THINGS I’VE BEEN WONDERING (NON-SNARKY, EARNEST EDITION)

Points for answers. Extra credit if you can identify the podcasts I’ve been driving with recently.

Do GOPers make their global warming messaging about attacking Al Gore because they think he’s unpopular and they want to discredit science? Because they think he’s popular and they want to discredit him? Or just because they want to change the topic?

If Barack Obama combined a blue ribbon panel with a moratorium on firings of service members for being gay, how many Democrats in Congress would back him up?

Does having Democrats running the federal government make people who don’t like abortion but want it to stay legal feel more (not 8%, but maybe 1%) comfy identifying themselves “pro-life” without worrying about an abortion ban?

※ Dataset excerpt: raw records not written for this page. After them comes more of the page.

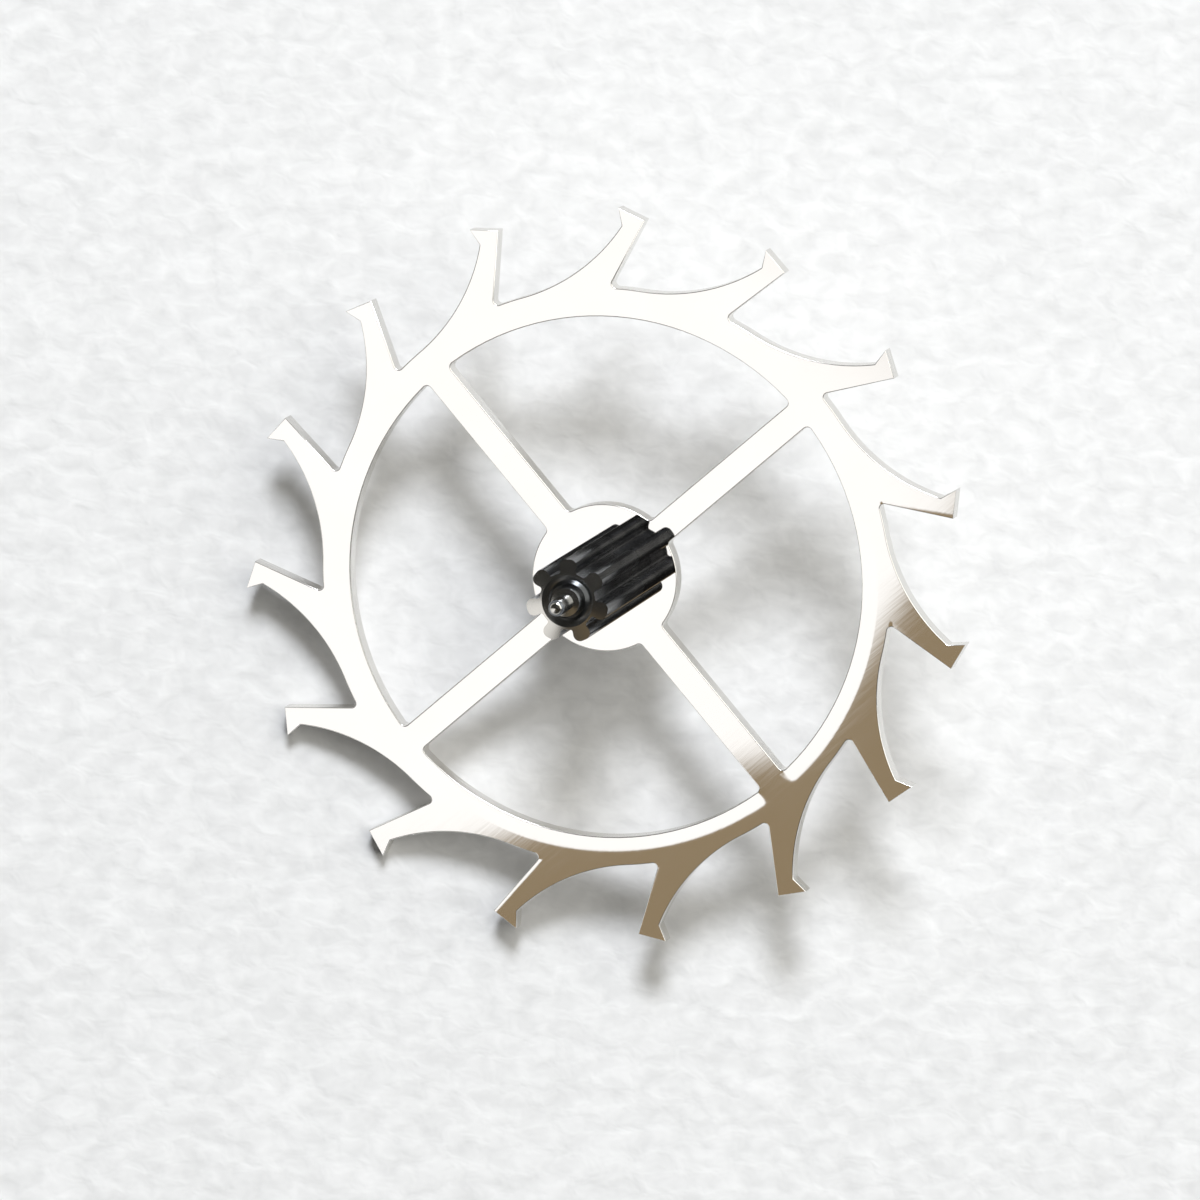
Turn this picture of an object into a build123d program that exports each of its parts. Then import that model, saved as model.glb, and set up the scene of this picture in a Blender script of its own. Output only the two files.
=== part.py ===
from build123d import *
from math import cos, degrees, radians, sin, sqrt
import os

# Escape wheel of a wristwatch, staked on its seven-leaf pinion.
# Millimetres. The arbor stands along Z, with the free end of the pinion up.
# The origin is on the axis, at the shoulder of the lower pivot.
# +X runs along one crossing, and angles go anticlockwise as seen from above.

# Wheel plate
wheel_diameter = 5.0
wheel_thickness = 0.13
tooth_count = 15
tooth_height = 0.54
rim_width = 0.195
hub_diameter = 1.0
crossing_count = 4
crossing_width = 0.19
window_corner_radius = 0.035

# Club teeth: the heel is the outermost corner, and every other angle of a tooth starts there
first_heel_angle = -1.0
impulse_face_angle = 4.3
locking_corner_drop = 0.067
locking_undercut_angle = 21.5
heel_depth = 0.118
heel_overhang = 0.026
back_foot_angle = 18.9
tooth_root_radius = 0.03

# Pinion leaves
leaf_count = 7
first_leaf_angle = -3.5
leaf_tip_diameter = 0.56
leaf_pitch_diameter = 0.46
leaf_root_diameter = 0.38
leaf_thickness = 0.115
leaf_tip_land = 0.045
leaf_length = 1.02
leaf_end_chamfer = 0.03
leaf_fillet_radius = 0.02

# Turned part of the pinion
seat_diameter = 0.36
rivet_diameter = 0.45
rivet_edge_height = 0.012
rivet_cone_height = 0.03
lower_arbor_diameter = 0.30
lower_arbor_length = 0.464
upper_arbor_diameter = 0.23
upper_arbor_length = 0.06
end_recess_diameter = 0.35
end_recess_depth = 0.03
shoulder_diameter = 0.19
shoulder_cone_length = 0.05
pivot_diameter = 0.11
pivot_length = 0.26
pivot_end_radius = 0.03

# Room that cutting solids have beyond the metal
cut_overrun = 0.05

# Radii that the outlines use
tip_radius = wheel_diameter / 2
tooth_foot_radius = tip_radius - tooth_height
rim_inner_radius = tooth_foot_radius - rim_width
hub_radius = hub_diameter / 2
neck_radius = tip_radius - heel_depth
locking_corner_radius = tip_radius - locking_corner_drop
leaf_tip_radius = leaf_tip_diameter / 2
leaf_pitch_radius = leaf_pitch_diameter / 2
leaf_root_radius = leaf_root_diameter / 2
seat_radius = seat_diameter / 2

# Heights along the arbor
wheel_bottom_height = lower_arbor_length
wheel_top_height = wheel_bottom_height + wheel_thickness
leaf_top_height = wheel_top_height + leaf_length
upper_shoulder_height = leaf_top_height + upper_arbor_length

# Steps round the axis
tooth_step = 360 / tooth_count
crossing_step = 360 / crossing_count
leaf_step = 360 / leaf_count


def polar(distance, angle):
    """Point in the plane of the wheel, from its distance to the axis and its angle."""
    return Vector(distance * cos(radians(angle)), distance * sin(radians(angle)))


def arc_angle(length, distance):
    """Angle that a short length spans round the axis."""
    return degrees(length / distance)


def locking_foot(corner_angle):
    """Where the undercut locking face, drawn straight from its corner, meets the foot of the teeth."""
    along = locking_corner_radius * cos(radians(locking_undercut_angle))
    aside = locking_corner_radius * sin(radians(locking_undercut_angle))
    face_length = along - sqrt(tooth_foot_radius**2 - aside**2)
    face_direction = corner_angle + 180 - locking_undercut_angle
    return polar(locking_corner_radius, corner_angle) + polar(face_length, face_direction)


def tooth_edges(heel_angle):
    """Outline from the heel of one tooth to the heel of the next, going anticlockwise."""
    next_heel_angle = heel_angle + tooth_step
    corner_angle = next_heel_angle - impulse_face_angle
    foot_angle = heel_angle + back_foot_angle
    heel = polar(tip_radius, heel_angle)
    neck = polar(neck_radius, heel_angle - arc_angle(heel_overhang, neck_radius))
    back_foot = polar(tooth_foot_radius, foot_angle)
    face_foot = locking_foot(corner_angle)
    corner = polar(locking_corner_radius, corner_angle)
    next_heel = polar(tip_radius, next_heel_angle)
    foot_middle = (back_foot + face_foot).normalized() * tooth_foot_radius
    return [
        Line(heel, neck),
        TangentArc(back_foot, neck, tangent=polar(tip_radius, foot_angle - 90)),
        ThreePointArc(back_foot, foot_middle, face_foot),
        Line(face_foot, corner),
        Line(corner, next_heel),
    ]


def wheel_outline():
    """Face of the whole plate with its club teeth, before the windows are cut."""
    heel_angles = [first_heel_angle + k * tooth_step for k in range(tooth_count)]
    edges = [edge for angle in heel_angles for edge in tooth_edges(angle)]
    plate = make_face(edges)
    feet = [locking_foot(angle - impulse_face_angle) for angle in heel_angles]
    inner_corners = [plate.vertices().sort_by_distance(foot)[0] for foot in feet]
    return fillet(inner_corners, tooth_root_radius)


def crossing_windows():
    """Faces of the windows, between hub and rim and between one crossing and the next."""
    windows = Circle(rim_inner_radius) - Circle(hub_radius)
    for k in range(crossing_count):
        crossing = Pos(rim_inner_radius / 2, 0) * Rectangle(rim_inner_radius, crossing_width)
        windows -= Rot(0, 0, k * crossing_step) * crossing
    return fillet(windows.vertices(), window_corner_radius)


def escape_wheel():
    """Wheel plate: club teeth, rim, crossings, hub and the bore that the pinion's seat fills."""
    plate = extrude(wheel_outline(), wheel_thickness)
    plate -= extrude(crossing_windows(), wheel_thickness)
    plate -= extrude(Circle(seat_radius), wheel_thickness)
    return Pos(0, 0, wheel_bottom_height) * plate


def leaf_edges(leaf_angle):
    """Outline of one leaf and the gap after it: radial flanks, ogive sides and a narrow tip land."""
    half_flank = arc_angle(leaf_thickness, leaf_pitch_diameter)
    half_land = arc_angle(leaf_tip_land, leaf_tip_diameter)
    low_angle = leaf_angle - half_flank
    high_angle = leaf_angle + half_flank
    low_pitch = polar(leaf_pitch_radius, low_angle)
    high_pitch = polar(leaf_pitch_radius, high_angle)
    low_tip = polar(leaf_tip_radius, leaf_angle - half_land)
    high_tip = polar(leaf_tip_radius, leaf_angle + half_land)
    high_root = polar(leaf_root_radius, high_angle)
    gap_middle = polar(leaf_root_radius, leaf_angle + leaf_step / 2)
    next_root = polar(leaf_root_radius, low_angle + leaf_step)
    return [
        Line(polar(leaf_root_radius, low_angle), low_pitch),
        TangentArc(low_pitch, low_tip, tangent=low_pitch),
        ThreePointArc(low_tip, polar(leaf_tip_radius, leaf_angle), high_tip),
        TangentArc(high_pitch, high_tip, tangent=high_pitch),
        Line(high_pitch, high_root),
        ThreePointArc(high_root, gap_middle, next_root),
    ]


def leaf_section():
    """Cross-section of the pinion, with filleted gaps."""
    edges = [edge for k in range(leaf_count) for edge in leaf_edges(first_leaf_angle + k * leaf_step)]
    section = make_face(edges)
    half_flank = arc_angle(leaf_thickness, leaf_pitch_diameter)
    leaf_angles = [first_leaf_angle + k * leaf_step for k in range(leaf_count)]
    feet = [polar(leaf_root_radius, angle + side * half_flank) for angle in leaf_angles for side in (-1, 1)]
    gap_corners = [section.vertices().sort_by_distance(foot)[0] for foot in feet]
    return fillet(gap_corners, leaf_fillet_radius)


def turned(points):
    """Solid of revolution about the arbor, from its half outline as radius and height."""
    half_outline = make_face(Polyline(points, close=True))
    return revolve(Plane.XZ * half_outline, Axis.Z)


def spindle():
    """Lathe-turned body: both pivots and shoulders, the arbor, the rivet lip and the wheel's seat."""
    pivot_radius = pivot_diameter / 2
    shoulder_radius = shoulder_diameter / 2
    lower_radius = lower_arbor_diameter / 2
    upper_radius = upper_arbor_diameter / 2
    rivet_radius = rivet_diameter / 2
    rivet_edge = wheel_bottom_height - rivet_edge_height
    upper_end = upper_shoulder_height + pivot_length
    body = turned(
        [
            (0, -pivot_length),
            (pivot_radius, -pivot_length),
            (pivot_radius, 0),
            (shoulder_radius, 0),
            (lower_radius, shoulder_cone_length),
            (lower_radius, rivet_edge - rivet_cone_height),
            (rivet_radius, rivet_edge),
            (rivet_radius, wheel_bottom_height),
            (seat_radius, wheel_bottom_height),
            (seat_radius, leaf_top_height - end_recess_depth),
            (upper_radius, leaf_top_height - end_recess_depth),
            (upper_radius, upper_shoulder_height - shoulder_cone_length),
            (shoulder_radius, upper_shoulder_height),
            (pivot_radius, upper_shoulder_height),
            (pivot_radius, upper_end),
            (0, upper_end),
        ]
    )
    ends = body.edges().group_by(Axis.Z)
    return fillet(ends[0] + ends[-1], pivot_end_radius)


def end_chamfer():
    """Ring that the lathe takes off the outer corners of the leaves at their free end."""
    chamfer_start = leaf_top_height - leaf_end_chamfer
    return turned(
        [
            (leaf_tip_radius - leaf_end_chamfer - cut_overrun, leaf_top_height + cut_overrun),
            (leaf_tip_radius + cut_overrun, chamfer_start - cut_overrun),
            (leaf_tip_radius + cut_overrun, leaf_top_height + cut_overrun),
        ]
    )


def end_recess():
    """Conical hollow turned in the free end of the leaves, round the upper arbor."""
    recess_radius = end_recess_diameter / 2
    return turned(
        [
            (0, leaf_top_height - end_recess_depth),
            (upper_arbor_diameter / 2, leaf_top_height - end_recess_depth),
            (recess_radius, leaf_top_height),
            (recess_radius, leaf_top_height + cut_overrun),
            (0, leaf_top_height + cut_overrun),
        ]
    )


def escape_pinion():
    """Pinion cut in one piece with its arbor and pivots."""
    leaves = Pos(0, 0, wheel_top_height) * extrude(leaf_section(), leaf_length)
    leaves -= end_chamfer()
    leaves -= end_recess()
    return leaves + spindle()


def main():
    os.makedirs("parts", exist_ok=True)
    pieces = {
        "escape_wheel": escape_wheel(),
        "escape_pinion": escape_pinion(),
    }
    for name, piece in pieces.items():
        piece.label = name
        export_step(piece, f"parts/{name}.step")
        print(name, "volume", round(piece.volume, 6), "box", piece.bounding_box())


main()
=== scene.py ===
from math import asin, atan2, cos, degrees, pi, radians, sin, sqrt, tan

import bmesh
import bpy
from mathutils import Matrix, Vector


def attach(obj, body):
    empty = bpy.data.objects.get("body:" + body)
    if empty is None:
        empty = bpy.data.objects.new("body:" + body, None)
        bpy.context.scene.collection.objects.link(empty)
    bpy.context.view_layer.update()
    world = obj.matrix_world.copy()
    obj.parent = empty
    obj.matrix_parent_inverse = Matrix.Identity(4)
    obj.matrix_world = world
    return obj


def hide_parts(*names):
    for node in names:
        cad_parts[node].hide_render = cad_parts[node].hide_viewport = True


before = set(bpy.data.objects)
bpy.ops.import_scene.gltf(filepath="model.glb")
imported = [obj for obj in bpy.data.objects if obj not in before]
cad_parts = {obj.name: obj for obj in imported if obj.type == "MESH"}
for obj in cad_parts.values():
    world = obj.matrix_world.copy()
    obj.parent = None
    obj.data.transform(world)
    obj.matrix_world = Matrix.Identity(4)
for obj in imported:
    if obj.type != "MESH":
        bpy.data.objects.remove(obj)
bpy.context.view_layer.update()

# %% [markdown]
# # Escape wheel on its pinion
# The object is the escape wheel of a wristwatch, about 5 mm across, seen through a long lens.
# It lies tilted on a sheet of paper: two teeth and the tip of the lower pivot touch the sheet.
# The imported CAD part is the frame. Its two nodes are replaced by finer meshes of the same two pieces,
# because a mesh at 0.01 mm tolerance shows flats on edges that the lens makes 150 pixels per millimetre.
# Sizes are written in millimetres, as on a watch drawing, and one factor turns them to Blender's metres.

MILLIMETRE = 0.001


# %% [markdown]
# ## Sizes of the wheel and the pinion
# These are the sizes that the CAD source names, and one more: the small rounding that lapping leaves on
# the upper edges of the plate. The outermost corner of a tooth is its heel, and every angle of that tooth
# is counted from there. Angles are in degrees, anticlockwise as seen from above.

# %% Sizes in millimetres
TOOTH_COUNT = 15
CROSSING_COUNT = 4
LEAF_COUNT = 7
TIP_RADIUS = 2.5
TOOTH_FOOT_RADIUS = 1.96
RIM_INNER_RADIUS = 1.765
HUB_RADIUS = 0.5
SEAT_RADIUS = 0.18
CROSSING_WIDTH = 0.19
WINDOW_CORNER_RADIUS = 0.035
EDGE_ROUNDING = 0.007
EDGE_STEPS = 3
WHEEL_BOTTOM = 0.464
WHEEL_THICKNESS = 0.13
WHEEL_TOP = WHEEL_BOTTOM + WHEEL_THICKNESS

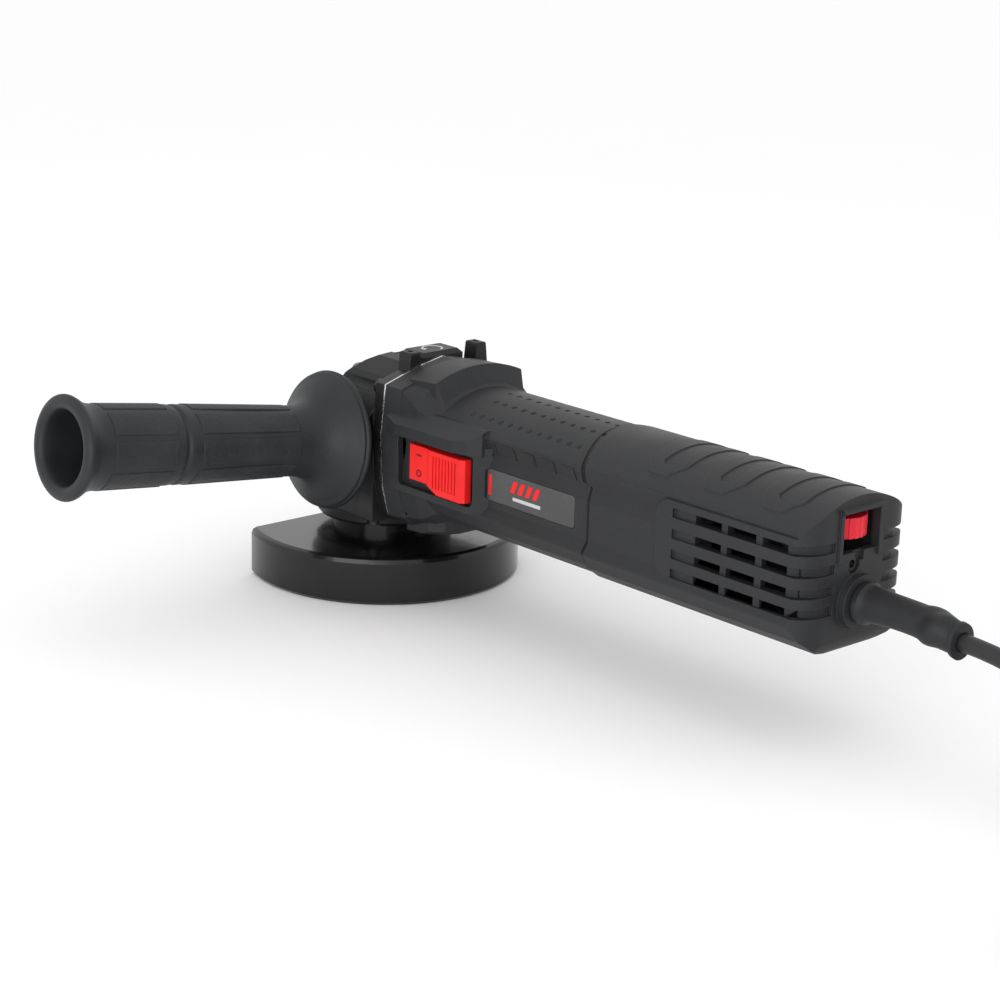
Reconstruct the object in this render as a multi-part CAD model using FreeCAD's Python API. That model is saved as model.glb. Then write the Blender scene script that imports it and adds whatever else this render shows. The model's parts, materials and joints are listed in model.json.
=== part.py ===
import FreeCAD, Part
import math
import os

# Corded angle grinder for 115 mm discs. Millimetres, +Z up.
# +X runs from the spindle to the tail, -Y is the side handle and switch side.
# The origin is the tip of the spindle, on the spindle axis.

V = FreeCAD.Vector
X, Y, Z = V(1, 0, 0), V(0, 1, 0), V(0, 0, 1)
O = V(0, 0, 0)

# --- Driving dimensions -------------------------------------------------------
FLOOR_Z = -2.5                 # the guard's rim, which the tool rests on
MOTOR_Z = 67.5                 # height of the armature axis
JOINT_X = 40.0                 # where the motor housing starts
PLATE_T = 0.8                  # rim of the bearing plate between head and housing
SEAM_X = 164.3                 # housing to rear cover, at the side ridge
SEAM_CROWN_X = 153.3           # the same seam at the top of the back
TAIL_X = 281.0                 # rear face
GAP = 0.3                      # clearance between parts that move
RUN = 0.05                     # radial clearance of a running fit

GUARD_R = 62.5
GUARD_PLATE_Z = 19.0           # top of the guard's plate
GUARD_T = 1.6
GUARD_CHORD_X = -24.2          # the straight front edge of the plate

SPIGOT_R = 20.8                # the guard's collar turns on this
BEARING_COVER_Z = 24.2
COVER_SCREW_Z = 27.4           # where the bearing cover's screw heads seat
CASE_Z = 31.5                  # bottom of the gear case

SPINDLE_R = 7.0                # M14
FREE_END = 4.2                 # what stands out below the flange nut
NUT_R = 6.35                   # the thread's pitch radius, under the nut
SHAFT_R = 4.0
BUSH_R = 6.0

WHEEL_TEETH = 36
PINION_TEETH = 12
WHEEL_R = 21.0                 # pitch radius at the big end
FACE_IN = 0.74                 # small end of a tooth, as a share of the big end
LOCK_HOLES = 6
LOCK_R = 11.5                  # circle of the lock holes

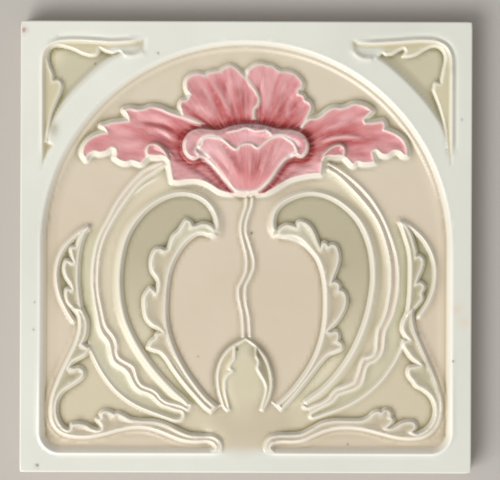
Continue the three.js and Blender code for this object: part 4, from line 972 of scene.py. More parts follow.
foot_of_bud = [[-19, -53.8], [-11.5, -55.4], [-6, -55], [6, -55], [12, -54.6], [19.6, -53]]
bottom = zone(
    tips[0][::-1], foot_of_bud, tips[1],
    drawn(SCROLL_LIP_RIGHT), drawn(SCROLL_LIP_LEFT)[::-1], soft=0.8,
)
paint(bottom, (210, 198, 171))
print("bottom ground covers", int(bottom.sum() * pitch ** 2), "square mm")

# %% The leaves, the scrolls and the corners
for crest_line, lip_line, vein in BIG_LEAVES:
    blade_cover = zone(drawn(crest_line), drawn(lip_line))
    paint(blade_cover, (206, 196, 169))
    # Lighter towards the blade's low end: painted light where the crest's shadow falls into it.
    paint(blade_cover * rise(-20, -42, Y), (222, 212, 186))
    paint(blade_cover * rise(-35, 0, Y), (189, 180, 153))
    band_cover = zone(closed_band(lip_line, vein))
    paint(band_cover, (202, 190, 165))
    paint(0.6 * band_cover * rise(-3, 3, Y), (224, 221, 197))
for (crest_line, lip_line, back_line), scroll in zip(SIDE_LEAVES, SCROLLS):
    paint(zone(drawn(crest_line), drawn(lip_line)[::-1]), (192, 183, 154))
    paint(zone(closed_band(lip_line, back_line)), (190, 180, 152))
    scroll_cover = zone(closed_band(*scroll))
    paint(scroll_cover, (205, 192, 168))
    paint(0.8 * scroll_cover * rise(-58, -50, Y), (194, 186, 158))
for corner_floor, (sunk, _) in zip(corner_floors, corner_leaves):
    sunk_cover = rise(-0.5, 0.5, sunk)
    paint(sunk_cover, (212, 202, 170))
    paint(sunk_cover * rise(68.0, 66.4, Y) * rise(48, 44, np.abs(X)), CELADON)
    paint(rise(-0.5, 1.2, corner_floor), (204, 196, 168))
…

How do thousands of already-and-now-permanently married same-sex couples affect the fight for equal marriage rights for everyone else in California?

When will America have its first Supreme Court nominee who’s open about having had an abortion?

Is Obama serious about using our leverage to push Bibi?

Is Bruce Springsteen the only liberal immune from being tarred with the “elitist celebrity” brush? If so why?